_INSTRUCTIONS TO FOLLOW_
Give back all the data exactly, line by line.

----- COLLECTED DATA -----

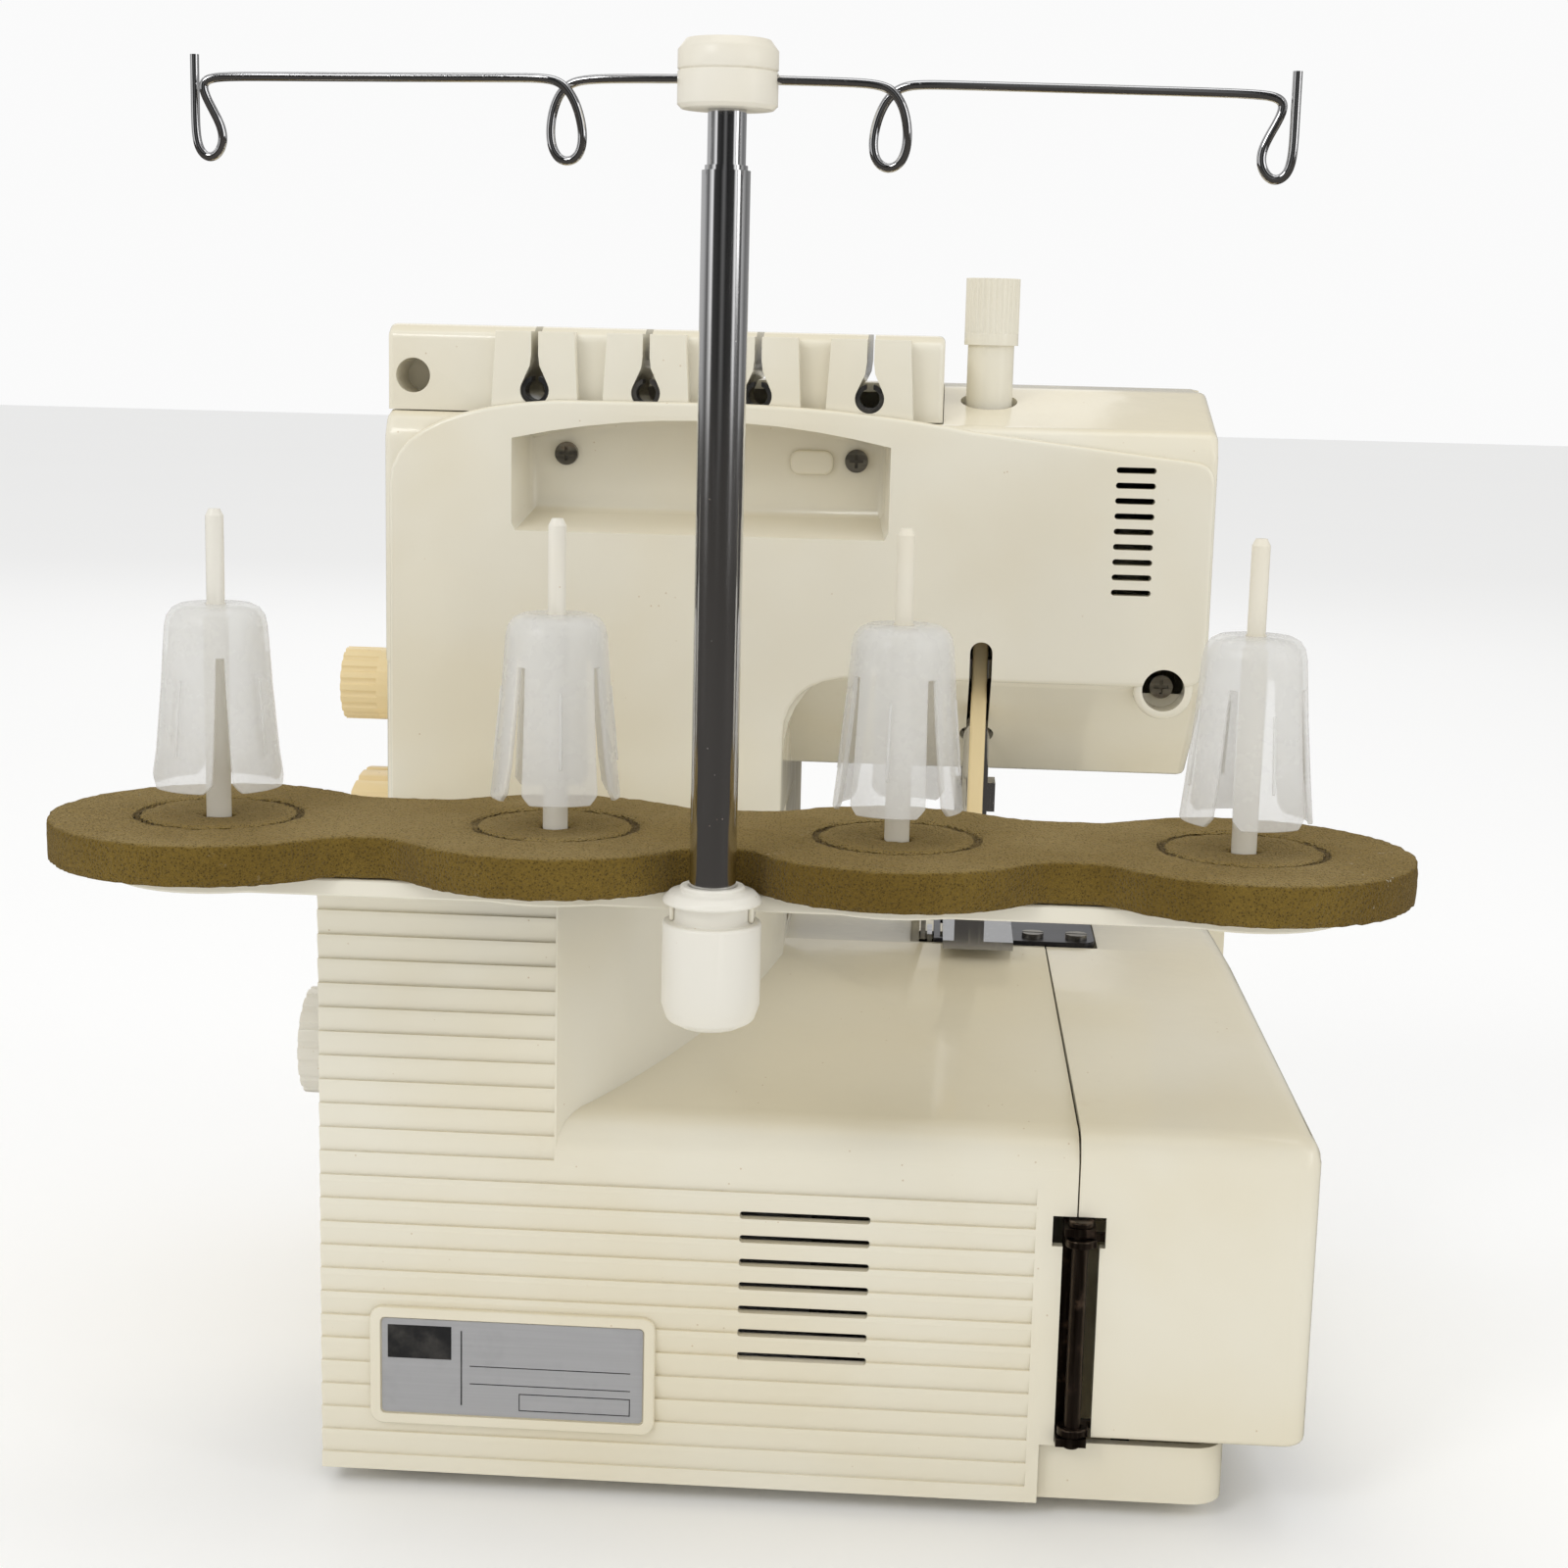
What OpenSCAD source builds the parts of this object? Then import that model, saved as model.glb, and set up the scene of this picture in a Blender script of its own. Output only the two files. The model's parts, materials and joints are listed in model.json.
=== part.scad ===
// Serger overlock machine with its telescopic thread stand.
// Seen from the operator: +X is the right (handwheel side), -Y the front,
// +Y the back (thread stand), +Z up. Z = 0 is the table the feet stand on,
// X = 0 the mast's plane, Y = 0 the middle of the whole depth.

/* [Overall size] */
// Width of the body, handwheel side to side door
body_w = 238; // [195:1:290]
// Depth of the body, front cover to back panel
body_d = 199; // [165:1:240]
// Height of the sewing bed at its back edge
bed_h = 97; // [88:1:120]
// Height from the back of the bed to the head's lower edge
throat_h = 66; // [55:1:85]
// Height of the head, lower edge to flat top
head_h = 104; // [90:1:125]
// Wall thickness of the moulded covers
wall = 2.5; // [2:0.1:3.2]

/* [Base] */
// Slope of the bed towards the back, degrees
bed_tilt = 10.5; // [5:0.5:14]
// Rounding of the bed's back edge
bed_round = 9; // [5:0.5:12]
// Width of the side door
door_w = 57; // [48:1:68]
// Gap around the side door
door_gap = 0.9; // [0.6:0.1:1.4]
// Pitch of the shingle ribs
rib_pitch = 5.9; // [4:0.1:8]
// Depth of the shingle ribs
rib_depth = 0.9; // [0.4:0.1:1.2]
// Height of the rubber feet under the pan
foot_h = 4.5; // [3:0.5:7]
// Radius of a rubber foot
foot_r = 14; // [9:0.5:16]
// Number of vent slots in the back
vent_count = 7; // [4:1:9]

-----

_EXERCISE RESULT_
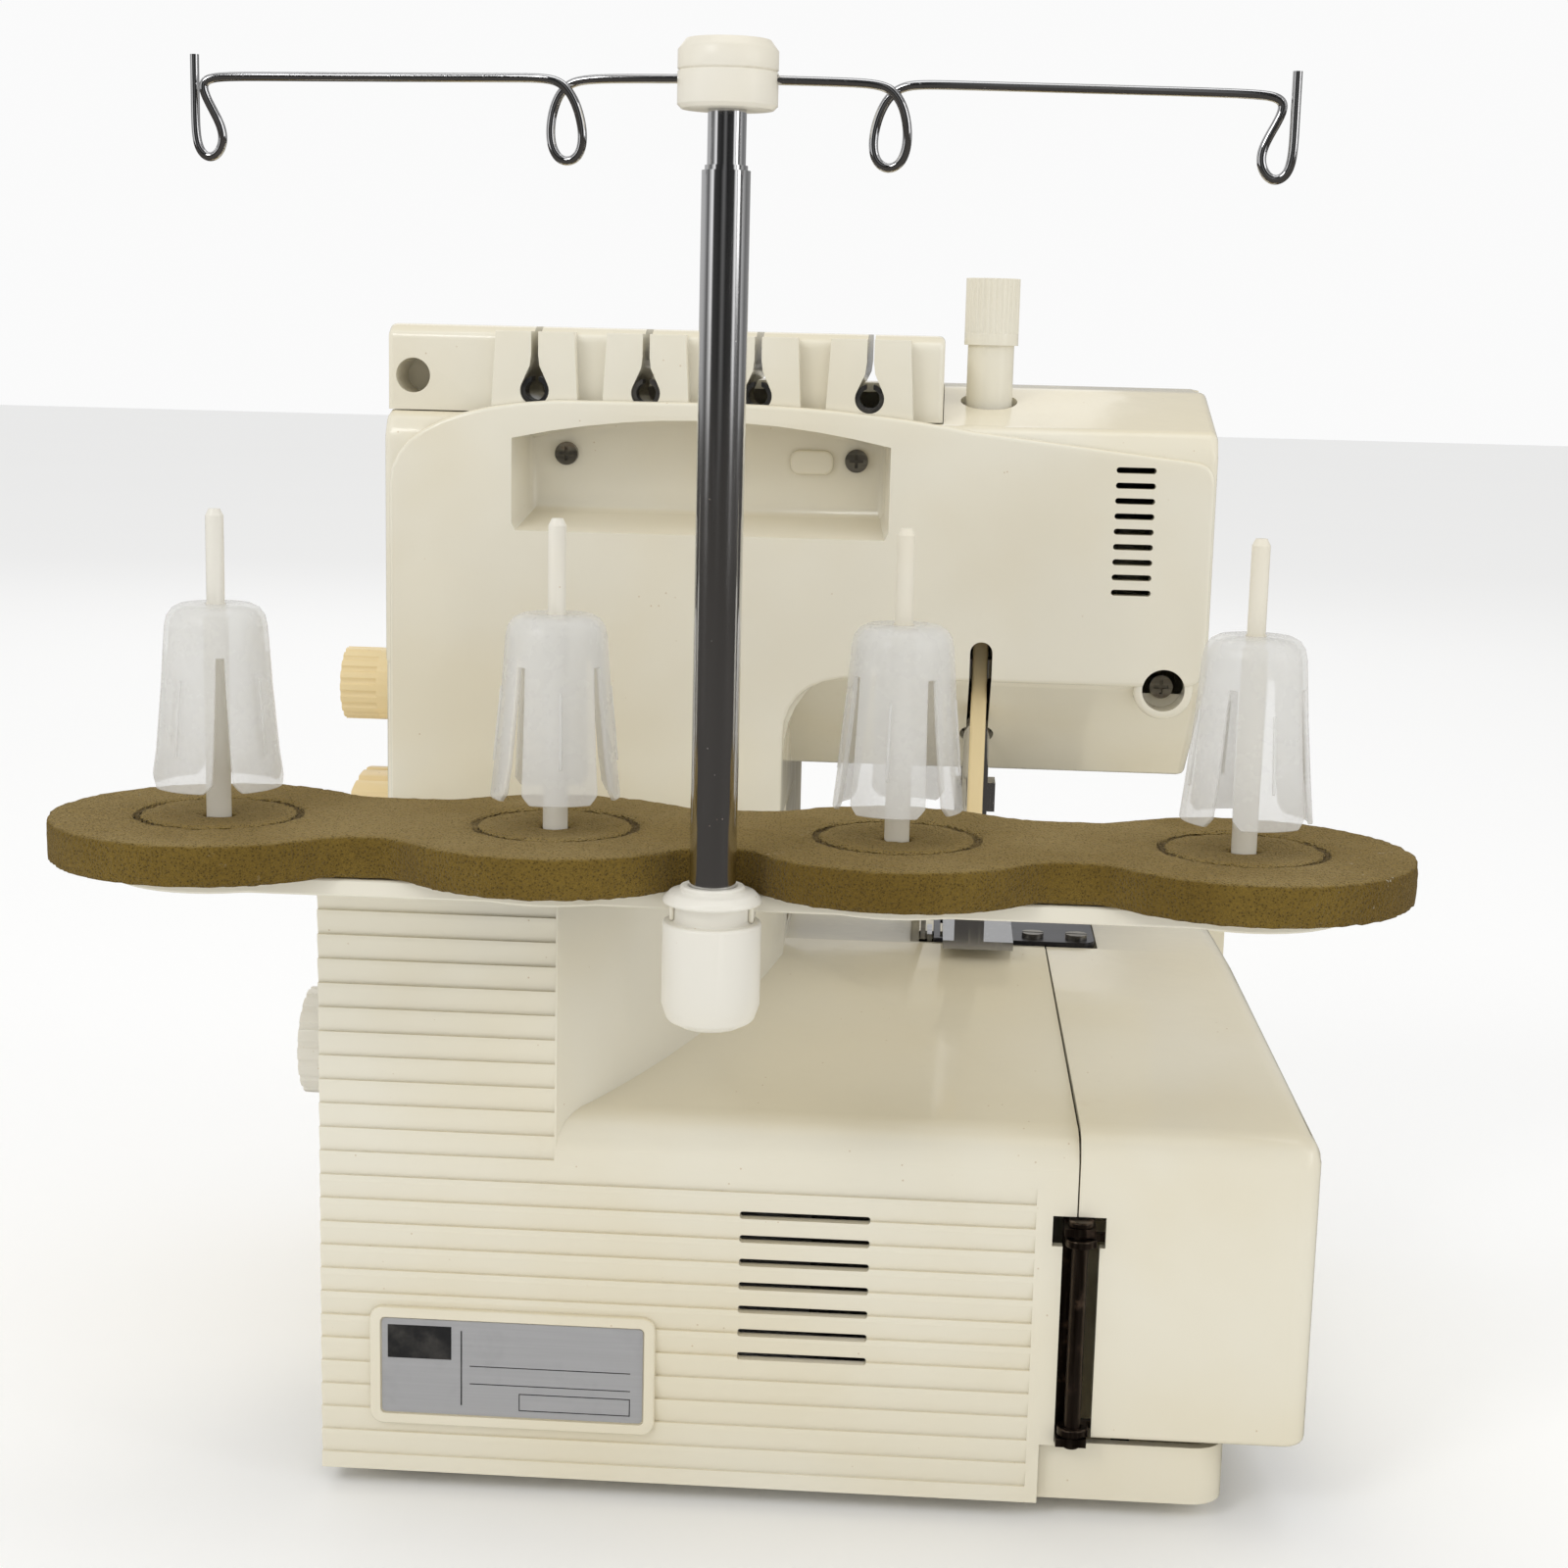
What OpenSCAD source builds the parts of this object? Then import that model, saved as model.glb, and set up the scene of this picture in a Blender script of its own. Output only the two files. The model's parts, materials and joints are listed in model.json.
=== part.scad ===
// Serger overlock machine with its telescopic thread stand.
// Seen from the operator: +X is the right (handwheel side), -Y the front,
// +Y the back (thread stand), +Z up. Z = 0 is the table the feet stand on,
// X = 0 the mast's plane, Y = 0 the middle of the whole depth.

/* [Overall size] */
// Width of the body, handwheel side to side door
body_w = 238; // [195:1:290]
// Depth of the body, front cover to back panel
body_d = 199; // [165:1:240]
// Height of the sewing bed at its back edge
bed_h = 97; // [88:1:120]
// Height from the back of the bed to the head's lower edge
throat_h = 66; // [55:1:85]
// Height of the head, lower edge to flat top
head_h = 104; // [90:1:125]
// Wall thickness of the moulded covers
wall = 2.5; // [2:0.1:3.2]

/* [Base] */
// Slope of the bed towards the back, degrees
bed_tilt = 10.5; // [5:0.5:14]
// Rounding of the bed's back edge
bed_round = 9; // [5:0.5:12]
// Width of the side door
door_w = 57; // [48:1:68]
// Gap around the side door
door_gap = 0.9; // [0.6:0.1:1.4]
// Pitch of the shingle ribs
rib_pitch = 5.9; // [4:0.1:8]
// Depth of the shingle ribs
rib_depth = 0.9; // [0.4:0.1:1.2]
// Height of the rubber feet under the pan
foot_h = 4.5; // [3:0.5:7]
// Radius of a rubber foot
foot_r = 14; // [9:0.5:16]
// Number of vent slots in the back
vent_count = 7; // [4:1:9]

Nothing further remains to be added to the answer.